** Brief **
Nothing should be output except the lines from the one containing "rocker.translate(SWITCH_X, boxHalf +" through the one containing "bpy.context.scene.collection.objects.link(empty)", both ends included, each repeated exactly.

** Data segment **
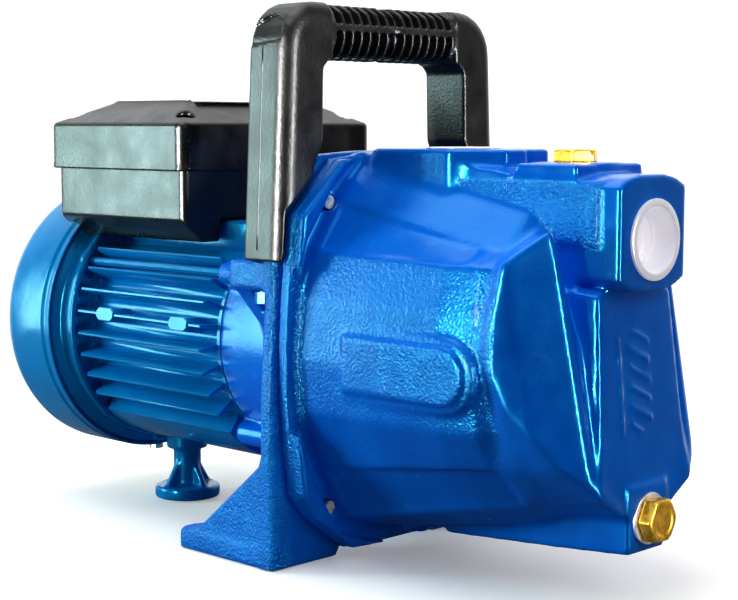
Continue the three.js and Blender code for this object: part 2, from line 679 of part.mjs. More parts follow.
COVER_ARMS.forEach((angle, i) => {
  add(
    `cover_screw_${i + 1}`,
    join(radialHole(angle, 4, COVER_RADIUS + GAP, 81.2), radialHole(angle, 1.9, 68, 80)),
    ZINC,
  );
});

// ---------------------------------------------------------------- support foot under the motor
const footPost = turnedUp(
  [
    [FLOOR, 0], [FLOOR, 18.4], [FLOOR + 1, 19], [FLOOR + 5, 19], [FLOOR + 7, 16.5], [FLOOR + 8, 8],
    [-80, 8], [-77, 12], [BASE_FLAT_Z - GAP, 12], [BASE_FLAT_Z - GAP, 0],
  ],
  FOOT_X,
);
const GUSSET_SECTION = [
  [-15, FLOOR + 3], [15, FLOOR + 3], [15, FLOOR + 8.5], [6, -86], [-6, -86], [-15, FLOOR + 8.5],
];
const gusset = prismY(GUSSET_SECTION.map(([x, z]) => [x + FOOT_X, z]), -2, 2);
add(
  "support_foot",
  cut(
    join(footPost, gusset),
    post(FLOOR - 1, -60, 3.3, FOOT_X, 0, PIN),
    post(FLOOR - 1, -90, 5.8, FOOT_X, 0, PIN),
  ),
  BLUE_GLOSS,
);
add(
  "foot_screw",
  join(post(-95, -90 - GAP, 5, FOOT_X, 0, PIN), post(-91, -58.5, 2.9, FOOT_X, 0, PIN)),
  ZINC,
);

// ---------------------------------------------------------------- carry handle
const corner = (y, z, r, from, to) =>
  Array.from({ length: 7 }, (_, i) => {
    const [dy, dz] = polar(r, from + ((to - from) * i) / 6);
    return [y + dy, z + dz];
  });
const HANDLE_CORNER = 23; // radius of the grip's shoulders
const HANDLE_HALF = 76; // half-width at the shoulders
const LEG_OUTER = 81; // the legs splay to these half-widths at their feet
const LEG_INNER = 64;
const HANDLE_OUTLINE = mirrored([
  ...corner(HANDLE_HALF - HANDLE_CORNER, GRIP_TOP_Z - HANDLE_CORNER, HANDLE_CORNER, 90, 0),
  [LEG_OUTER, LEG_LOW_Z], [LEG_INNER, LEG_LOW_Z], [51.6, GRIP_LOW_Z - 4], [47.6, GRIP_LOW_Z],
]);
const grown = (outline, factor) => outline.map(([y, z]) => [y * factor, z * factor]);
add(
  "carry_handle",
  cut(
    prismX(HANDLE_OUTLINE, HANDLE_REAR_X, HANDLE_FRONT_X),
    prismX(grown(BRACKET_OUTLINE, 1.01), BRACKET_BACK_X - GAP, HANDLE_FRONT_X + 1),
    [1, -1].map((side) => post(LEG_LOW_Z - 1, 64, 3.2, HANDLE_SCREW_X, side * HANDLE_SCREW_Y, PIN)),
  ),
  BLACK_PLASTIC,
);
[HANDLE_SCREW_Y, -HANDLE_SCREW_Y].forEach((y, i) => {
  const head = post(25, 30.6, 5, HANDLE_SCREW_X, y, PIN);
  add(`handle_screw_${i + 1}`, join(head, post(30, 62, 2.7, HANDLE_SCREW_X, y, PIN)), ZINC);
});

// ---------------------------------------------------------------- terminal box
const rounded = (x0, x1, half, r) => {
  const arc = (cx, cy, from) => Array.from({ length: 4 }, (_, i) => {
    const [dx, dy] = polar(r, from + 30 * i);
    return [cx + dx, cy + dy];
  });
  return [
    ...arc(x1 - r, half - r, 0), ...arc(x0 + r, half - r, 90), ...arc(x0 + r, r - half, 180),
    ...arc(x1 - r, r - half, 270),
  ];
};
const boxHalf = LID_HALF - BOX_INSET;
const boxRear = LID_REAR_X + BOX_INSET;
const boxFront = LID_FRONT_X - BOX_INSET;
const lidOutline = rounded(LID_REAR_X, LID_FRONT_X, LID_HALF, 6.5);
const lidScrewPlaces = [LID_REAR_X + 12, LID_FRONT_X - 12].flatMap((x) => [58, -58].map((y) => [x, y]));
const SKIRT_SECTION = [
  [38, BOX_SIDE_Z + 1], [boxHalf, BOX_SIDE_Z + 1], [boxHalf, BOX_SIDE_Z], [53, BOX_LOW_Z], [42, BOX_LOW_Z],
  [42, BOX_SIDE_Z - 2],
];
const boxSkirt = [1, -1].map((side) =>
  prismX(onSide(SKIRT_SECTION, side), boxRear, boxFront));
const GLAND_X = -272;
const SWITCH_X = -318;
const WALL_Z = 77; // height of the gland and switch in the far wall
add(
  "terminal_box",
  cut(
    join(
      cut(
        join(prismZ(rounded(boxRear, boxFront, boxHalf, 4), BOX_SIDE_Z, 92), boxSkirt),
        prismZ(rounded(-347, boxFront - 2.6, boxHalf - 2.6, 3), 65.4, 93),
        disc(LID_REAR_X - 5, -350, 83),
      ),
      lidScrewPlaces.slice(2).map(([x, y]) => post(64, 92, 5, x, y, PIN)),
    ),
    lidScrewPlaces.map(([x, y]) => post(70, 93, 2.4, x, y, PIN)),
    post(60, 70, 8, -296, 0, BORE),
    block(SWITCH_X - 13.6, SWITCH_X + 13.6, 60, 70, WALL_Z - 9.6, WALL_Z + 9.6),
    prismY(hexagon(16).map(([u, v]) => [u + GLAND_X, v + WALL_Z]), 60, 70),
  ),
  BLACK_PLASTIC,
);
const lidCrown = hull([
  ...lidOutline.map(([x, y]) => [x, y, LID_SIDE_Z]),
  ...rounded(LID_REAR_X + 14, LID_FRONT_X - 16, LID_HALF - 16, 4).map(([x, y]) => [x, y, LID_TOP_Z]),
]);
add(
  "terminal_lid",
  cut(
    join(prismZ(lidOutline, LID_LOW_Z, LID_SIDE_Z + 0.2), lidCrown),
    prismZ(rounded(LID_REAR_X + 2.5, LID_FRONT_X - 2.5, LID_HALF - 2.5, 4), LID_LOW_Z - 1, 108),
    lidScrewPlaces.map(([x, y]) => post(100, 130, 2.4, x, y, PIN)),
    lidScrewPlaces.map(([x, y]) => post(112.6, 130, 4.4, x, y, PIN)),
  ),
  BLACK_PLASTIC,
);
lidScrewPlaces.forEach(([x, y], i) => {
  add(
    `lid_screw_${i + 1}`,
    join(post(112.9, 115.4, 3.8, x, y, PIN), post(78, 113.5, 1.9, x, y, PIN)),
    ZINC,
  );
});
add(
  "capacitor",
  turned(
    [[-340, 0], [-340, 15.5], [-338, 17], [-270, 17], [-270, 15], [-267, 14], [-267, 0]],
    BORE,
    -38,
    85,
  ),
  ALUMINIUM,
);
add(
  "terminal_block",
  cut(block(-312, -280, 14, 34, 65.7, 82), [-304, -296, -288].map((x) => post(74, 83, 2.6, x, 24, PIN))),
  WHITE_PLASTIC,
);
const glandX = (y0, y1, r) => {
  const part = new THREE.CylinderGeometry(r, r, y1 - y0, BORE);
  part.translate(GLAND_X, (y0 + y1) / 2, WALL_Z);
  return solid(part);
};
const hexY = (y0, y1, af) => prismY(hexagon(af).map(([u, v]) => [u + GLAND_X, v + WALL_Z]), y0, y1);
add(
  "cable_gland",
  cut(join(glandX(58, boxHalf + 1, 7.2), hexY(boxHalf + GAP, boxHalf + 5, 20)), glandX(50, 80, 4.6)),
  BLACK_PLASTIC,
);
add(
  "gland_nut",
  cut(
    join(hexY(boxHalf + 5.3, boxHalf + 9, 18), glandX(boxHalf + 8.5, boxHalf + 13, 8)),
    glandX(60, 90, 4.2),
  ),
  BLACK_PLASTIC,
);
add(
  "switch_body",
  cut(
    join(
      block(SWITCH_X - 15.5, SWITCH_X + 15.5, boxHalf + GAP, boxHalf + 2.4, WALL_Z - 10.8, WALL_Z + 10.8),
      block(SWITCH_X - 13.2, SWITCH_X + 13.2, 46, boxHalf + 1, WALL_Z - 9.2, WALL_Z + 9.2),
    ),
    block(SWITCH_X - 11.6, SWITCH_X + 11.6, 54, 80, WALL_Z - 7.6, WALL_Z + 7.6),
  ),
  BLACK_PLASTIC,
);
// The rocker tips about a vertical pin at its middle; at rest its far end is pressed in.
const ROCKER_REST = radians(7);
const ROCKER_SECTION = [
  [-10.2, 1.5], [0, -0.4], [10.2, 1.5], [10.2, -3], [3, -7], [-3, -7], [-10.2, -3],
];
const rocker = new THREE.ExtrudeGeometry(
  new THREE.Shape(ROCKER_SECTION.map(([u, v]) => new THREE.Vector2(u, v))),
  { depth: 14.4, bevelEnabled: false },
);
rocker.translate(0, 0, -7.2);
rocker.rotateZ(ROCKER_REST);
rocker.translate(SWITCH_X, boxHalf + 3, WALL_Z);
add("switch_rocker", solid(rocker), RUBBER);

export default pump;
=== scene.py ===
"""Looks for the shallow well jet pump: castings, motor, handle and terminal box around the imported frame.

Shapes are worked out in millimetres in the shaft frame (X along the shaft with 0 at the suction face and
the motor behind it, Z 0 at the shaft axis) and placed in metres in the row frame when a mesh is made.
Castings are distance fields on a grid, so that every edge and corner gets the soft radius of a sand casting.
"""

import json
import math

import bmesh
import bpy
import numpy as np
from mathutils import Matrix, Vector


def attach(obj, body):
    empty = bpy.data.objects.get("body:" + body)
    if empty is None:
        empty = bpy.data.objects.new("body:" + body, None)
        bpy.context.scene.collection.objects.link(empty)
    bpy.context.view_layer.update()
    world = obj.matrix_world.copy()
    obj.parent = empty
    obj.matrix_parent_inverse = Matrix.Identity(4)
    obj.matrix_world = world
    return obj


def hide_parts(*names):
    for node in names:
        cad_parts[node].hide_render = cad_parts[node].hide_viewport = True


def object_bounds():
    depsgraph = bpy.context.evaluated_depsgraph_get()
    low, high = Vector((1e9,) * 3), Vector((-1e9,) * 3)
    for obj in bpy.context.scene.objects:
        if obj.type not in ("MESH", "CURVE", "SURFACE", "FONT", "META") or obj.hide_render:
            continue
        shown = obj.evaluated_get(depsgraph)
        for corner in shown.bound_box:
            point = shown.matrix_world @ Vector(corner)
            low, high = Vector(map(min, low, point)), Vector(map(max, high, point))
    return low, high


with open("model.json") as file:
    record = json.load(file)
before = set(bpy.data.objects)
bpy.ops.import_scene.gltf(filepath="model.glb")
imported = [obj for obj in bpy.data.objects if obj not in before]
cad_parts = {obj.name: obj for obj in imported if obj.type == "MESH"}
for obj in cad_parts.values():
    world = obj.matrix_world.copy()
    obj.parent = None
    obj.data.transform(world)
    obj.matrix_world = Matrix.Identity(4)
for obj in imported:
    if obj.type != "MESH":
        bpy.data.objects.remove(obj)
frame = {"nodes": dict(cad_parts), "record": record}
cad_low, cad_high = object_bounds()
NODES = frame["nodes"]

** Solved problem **
rocker.translate(SWITCH_X, boxHalf + 3, WALL_Z);
add("switch_rocker", solid(rocker), RUBBER);

export default pump;
=== scene.py ===
"""Looks for the shallow well jet pump: castings, motor, handle and terminal box around the imported frame.

Shapes are worked out in millimetres in the shaft frame (X along the shaft with 0 at the suction face and
the motor behind it, Z 0 at the shaft axis) and placed in metres in the row frame when a mesh is made.
Castings are distance fields on a grid, so that every edge and corner gets the soft radius of a sand casting.
"""

import json
import math

import bmesh
import bpy
import numpy as np
from mathutils import Matrix, Vector


def attach(obj, body):
    empty = bpy.data.objects.get("body:" + body)
    if empty is None:
        empty = bpy.data.objects.new("body:" + body, None)
        bpy.context.scene.collection.objects.link(empty)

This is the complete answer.